PERSONAL INFORMATION COLLECTION STATEMENT

Your supply of your and your proxy’s (or proxies’) name(s) and address(es) is on a voluntary basis for the purpose of processing your request for the appointment of a proxy (or proxies) and your voting instructions for the Meeting (the “ Purposes ”). We may transfer your and your proxy’s (or proxies’) name(s) and address(es) to our agent, contractor, or third party service provider who provides administrative, computer and other services to us and to such parties who are authorised by law to request the information or are otherwise relevant for the Purposes and need to receive the information.
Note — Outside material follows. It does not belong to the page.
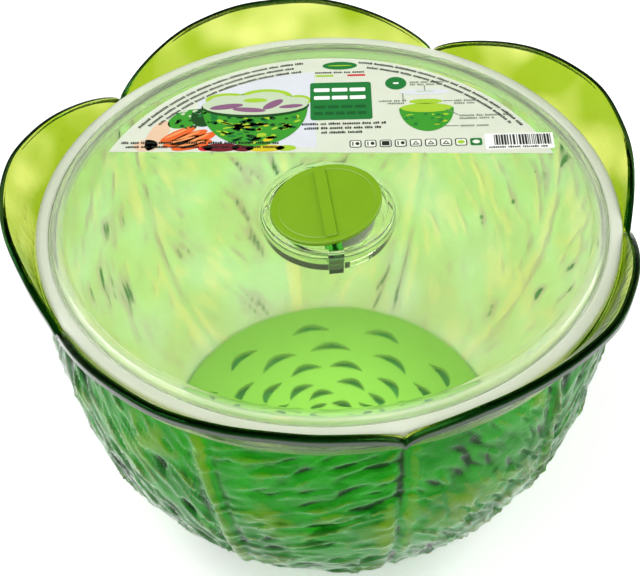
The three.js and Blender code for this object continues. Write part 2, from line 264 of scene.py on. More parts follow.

Your and your proxy’s (or proxies’) name(s) and address(es) will be retained for such period as may be necessary to fulfil the Purposes. You/your proxy (or proxies) has/have the right to request access to and/or correction of the relevant personal data in accordance with the provisions of the Personal Data (Privacy) Ordinance and any such request should be in writing by mail to Computershare Hong Kong Investor Services Limited at the above address.